Tim Call: Because we believe bonds will underperform in the periods ahead as inflation returns to a more normal level of 3 or 4 percent. Twenty and 30-year bonds should underperform greatly. So we’d rather be in stocks in that environment.
Vigeland: I wonder, though, whether your clients, as they watch the news and all this market volatility, are they second guessing any of what you’re doing?
Call: Certainly, and through the market cycle, human emotions are to be more fearful near market bottoms, and to be more greedy near market tops. Of course, near market bottoms, when everyone’s fearful, that’s the best time to buy. And near market tops, when everybody’s bragging about their stocks, that’s a great time to sell.
Vigeland: What’s your advice to folks who are watching perhaps from the sidelines, and they know that things are going on in Europe that are making economies uncomfortable, they know that there is talk out there of a potential double-dip in the recession, how should folks deal with that kind of uncertainty?

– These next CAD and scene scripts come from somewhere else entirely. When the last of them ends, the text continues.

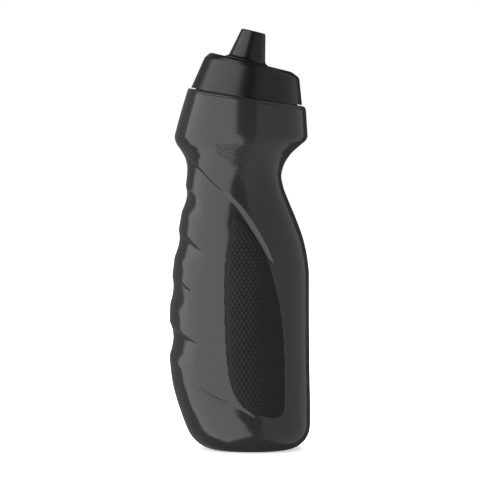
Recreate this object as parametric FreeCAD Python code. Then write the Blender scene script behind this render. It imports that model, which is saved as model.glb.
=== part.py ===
"""Sports squeeze bottle: a blow-moulded body with finger grooves and two soft grip panels,
a screw lid whose neck leans forward, and a push-pull spout.

Frame, in millimetres: +Z up, the bottle stands on z = 0. +X points to the palm side, -X to the
finger side, and the side grip panels face -Y and +Y. The XZ plane is the mirror plane.
"""

import FreeCAD
import Part

import bisect
import math
import os

Vector = FreeCAD.Vector

# ---------------------------------------------------------------- driving dimensions

WALL = 1.2                  # blown wall
PANEL_DEPTH = 1.4           # how deep the pocket of a grip panel is
PANEL_SINK = 0.3            # how far a panel's face lies under the wall around it
PANEL_REACH = 45.0          # half length of the prism that cuts a pocket, past the body's side
OUTLINE_SAMPLES = 64        # points on the grown outline behind a pocket
CUTTER_SIZE = 160.0         # of the block that cuts along a leaning plane

# Side outline of the body, (height, x). The finger grooves are cut out of the finger side.
FINGER_SIDE = [(0, -26.4), (5.3, -27.9), (10.8, -29.3), (16.4, -31.4), (27.5, -35.2), (38.6, -37.9),
               (52.0, -39.2), (72.0, -39.2), (96.0, -37.7), (122.0, -34.1), (135.0, -31.9), (147.0, -30.1),
               (156.0, -29.3), (161.0, -30.1), (166.2, -32.8), (170.4, -35.5), (173.4, -36.3),
               (177.3, -35.5), (206.0, -27.2)]
PALM_SIDE = [(0, 38.8), (20, 39.2), (44, 38.8), (83, 38.5), (96, 38.5), (105.2, 37.7), (116.3, 35.4),
             (127.4, 31.5), (138.5, 26.9), (146, 24.1), (152.0, 23.0), (157, 24.0), (163.4, 27.6),
             (169, 33.4), (171.8, 36.6), (174.0, 37.5), (180, 37.2), (206, 35.4)]
HALF_DEPTH = [(0, 33.8), (20, 34.8), (60, 35.3), (95, 35.2), (120, 32.8), (138, 29.8), (149, 28.8),
              (156, 29.6), (163, 32.0), (170, 34.6), (176, 35.7), (183, 35.4), (206, 31.9)]
SQUARENESS = 2.15           # power of the sections' rounded outline, 2 being an ellipse
BASE_ROUND = 13.0           # radius of the heel
BODY_TOP = 206.0            # the form runs past the ledge and is cut there
SECTION_STEP = 3.0          # height between the form's sections
SECTION_POINTS = 48

# Finger grooves: height and x where the groove leaves the finger side, depth, width, run along x
GROOVES = [(146.2, -30.0, 1.4, 12.0, 9.0), (121.6, -34.0, 1.3, 12.5, 13.0),
           (95.9, -37.6, 1.1, 12.3, 9.0), (70.9, -39.2, 2.0, 13.9, 14.0)]
GROOVE_SLOPE = math.radians(41)     # how steeply the grooves run down towards the palm side

# Outline of a grip panel in side view, (x, z), from its tip down the finger side and back up
PANEL_OUTLINE = [(-3.1, 130.8), (-4.8, 124.3), (-6.8, 113.6), (-8.4, 82.2), (-6.8, 49.8), (-2.0, 31.9),
                 (6.8, 23.6), (14.4, 20.7), (20.6, 20.3), (24.0, 22.2), (24.9, 26.4), (24.9, 40.9), (24.0, 67.4),
                 (20.3, 90.0), (15.0, 106.6), (7.1, 121.1), (1.5, 127.3)]

# Base
DISH_RADIUS = 15.0          # pushed-up centre of the base
DISH_DEPTH = 2.6
DISH_CENTRE_X = 7.0
DISH_SPHERE = 60.0          # radius of the push-up

# Neck: its axis leans towards the palm side
NECK_LEAN = math.radians(9)
NECK_BASE = Vector(3.6, 0, 195.6)   # centre of the ledge that the lid stands over
LEDGE_RADIUS = 33.6
LEDGE_ROUND = 2.0           # rounding of the ledge's outer edge
LEDGE_RING = (26.9, 28.6, 2.0)      # inner and outer radius and height of the ring behind the lid's rim
NECK_HEIGHT = 13.0
NECK_RADIUS = 22.2
NECK_WALL = 1.5

# Screw thread, shared by neck and lid
THREAD_LEAD = 6.0
THREAD_HEIGHT = 1.4
THREAD_ROOT = 2.4           # width at the wall
THREAD_CREST = 1.1          # width at the crest
THREAD_TURNS = 1.25
THREAD_START = 3.2          # height of the neck thread's first turn above the ledge
THREAD_FADE = 30.0          # degrees over which a thread's end grows to full height
THREAD_BURIED = 0.4         # how far a thread's root lies inside its wall
THREAD_GAP = 0.4            # radial gap between a crest and the wall facing it

# Lid: three rings, each (height above the ledge on the neck axis, x offset, half width in x, extra
# lean, half depth in y). The top is deeper than wide, so its edge is blunt only at its two ends.
LID_RIM = (0.5, 0.0, 31.2, 0.0, 31.2)
LID_BREAK = (16.8, 0.45, 26.85, 3.2, 26.85)
LID_TOP = (19.6, -0.55, 23.15, 4.5, 25.5)
LID_BREAK_ROUND = 3.6
LID_TOP_ROUND = 2.2
LID_WALL = 1.8
LID_ROOF = 2.2
SKIRT_WALL = 1.6            # threaded skirt inside the lid
SKIRT_FOOT = 1.2            # height of the threaded skirt's foot above the ledge
SEAL_SEAT = 14.5            # height of the seat that presses the gasket
SEAL_INNER = 19.9

# Spout: stands square on the lid's top, its axis a little towards the finger side of the lid's
SPOUT_X = 3.6
SPOUT_HEIGHT = 17.1
SPOUT_FOOT_RADIUS = 10.5    # of the cone, before its flare
SPOUT_TIP_RADIUS = 7.0
SPOUT_FLARE = 1.7
SPOUT_TIP_ROUND = 1.1
SPOUT_BEVEL = 0.6           # lead-in of the orifice
SPOUT_LIFT = 0.15           # gap under the closed spout
BOSS_RADIUS = 6.3           # fixed tube that the spout slides on
BOSS_BORE = 4.7
BOSS_HEIGHT = 11.0
BOSS_LIP_RADIUS = 6.75      # the lip that stops the open spout
SPOUT_BORE = 7.0
SPOUT_BEAD_HEIGHT = 1.0     # bead at the spout's foot that meets the boss lip
SPOUT_BEAD_RADIUS = 6.38
ORIFICE_RADIUS = 3.0
ORIFICE_LENGTH = 3.0
PIN_RADIUS = 2.94           # plug that closes the orifice
RING_THICK = 1.3            # o-ring on the boss
RING_HEIGHT = 9.0


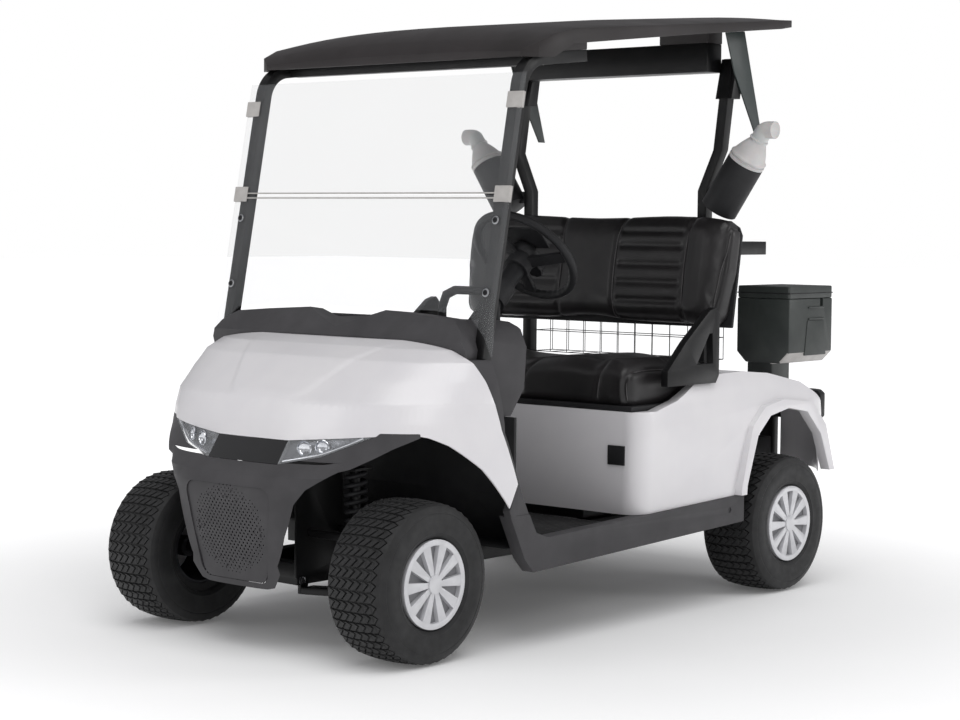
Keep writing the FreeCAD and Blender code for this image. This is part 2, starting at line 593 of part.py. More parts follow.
for side in (1, -1):
    tray = block((behind(s.tray_front_behind), side * tray_middle, s.dash_rear_top - s.tray_depth),
                 (behind(s.tray_rear_behind), side * tray_half, s.dash_top + over))
    dash_block = dash_block.cut(round_edges(tray, s.tray_wall, along(2)))
column_top = Vector(behind(s.wheel_hub_behind), s.wheel_hub_half, s.wheel_hub_height)
tilt = math.radians(s.steering_tilt)
wheel_normal = Vector(-math.sin(tilt), 0, math.cos(tilt))

# Front struts: a bent rectangular tube on each side

strut_base = Vector(behind(s.strut_base_behind), s.strut_half, s.strut_base_height)
strut_bend = Vector(behind(s.strut_bend_behind), s.strut_half, s.strut_bend_height)
lean = strut_bend - strut_base
lean.normalize()
slope = math.radians(s.roof_slope)
rail_dir = Vector(-math.cos(slope), 0, math.sin(slope))
turn = math.acos(max(-1.0, min(1.0, lean.dot(rail_dir))))
bend_run = s.strut_bend_radius * math.tan(turn / 2)
corner = strut_bend + lean * bend_run
rail_start = corner + rail_dir * bend_run
rail_end = rail_start + rail_dir * ((rail_start.x - behind(s.strut_rail_end_behind)) / math.cos(slope))
middle_point = (strut_bend + rail_start) / 2
to_corner = corner - middle_point
to_corner.normalize()
centre_distance = math.hypot(s.strut_bend_radius, bend_run)
arc_middle = corner - to_corner * (centre_distance - s.strut_bend_radius)
path = Part.Wire([Part.makeLine(strut_base, strut_bend),
                  Part.Arc(strut_bend, arc_middle, rail_start).toShape(),
                  Part.makeLine(rail_start, rail_end)])


def square_section(centre, direction, width):
    """Square outline of a tube across a path that lies in the XZ plane."""
    across = direction.cross(Vector(0, 1, 0))
    across.normalize()
    corners = [centre + Vector(0, a * width / 2, 0) + across * (b * width / 2)
               for a, b in ((-1, -1), (1, -1), (1, 1), (-1, 1))]
    return Part.makePolygon(corners + corners[:1])


strut = path.makePipeShell([square_section(strut_base, lean, s.strut_size)], True, True)
strut_cross_at = rail_start + rail_dir * s.strut_size
cross_bar = block((strut_cross_at.x - s.strut_size / 2, -s.strut_half + s.strut_size / 2, strut_cross_at.z - s.strut_size / 2),
                  (strut_cross_at.x + s.strut_size / 2, s.strut_half - s.strut_size / 2, strut_cross_at.z + s.strut_size / 2))
struts = strut.fuse([mirrored(strut), cross_bar]).removeSplitter()
add_part("front_struts", struts)
strut_pocket = bar(strut_base - lean * over, strut_bend, s.strut_size + 2 * s.seat_gap,
                   s.strut_size + 2 * s.seat_gap, Vector(0, 1, 0))
dash_block = dash_block.cut([strut_pocket, mirrored(strut_pocket)])
dash_block = dash_block.cut(both_sides(flank_skin))
rockers.Shape = both_sides(rocker.cut(strut_pocket))
add_part("dash", dash_block)

# grab handle on the dash, behind the tray
grab_foot = s.dash_rear_top - s.tray_wall
grab_top = grab_foot + s.grab_rise
bend_share = 1 - math.sqrt(0.5)
bend_cut = s.grab_bend * bend_share
grab_x = behind(s.grab_behind)
grab_half = [(s.grab_inner, grab_foot), (s.grab_inner, grab_top - s.grab_bend),
             (s.grab_inner + bend_cut, grab_top - bend_cut), (s.grab_inner + s.grab_bend, grab_top)]
grab_line = [Vector(grab_x, y, z) for y, z in grab_half]
grab_line += [Vector(grab_x, s.grab_inner + s.grab_outer - y, z) for y, z in reversed(grab_half)]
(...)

Call: So, the negative news, let’s say Greece, is 2 percent of the GDP of Europe, that’s probably not going to take down the world. Europe is a very mature economy, where the emerging markets are much more dynamic, and the middle class is growing in the emerging markets, so you want to be invested in these firms that will benefit from the growth of the economies around the world. If a person is sitting on the sidelines with cash, if you need cash over the next three years, you shouldn’t be in the market. You should have short-term cash needs in the bank, and the market’s more for just long-term investments. There’s going to continue to be volatility — there should always be volatility in the markets — and you should use that to your advantage when entering the markets.
Vigeland: Tim Call of Capital Management Corporation. If you pay attention to nothing else out of all this, remember, read the emergency instructions before takeoff.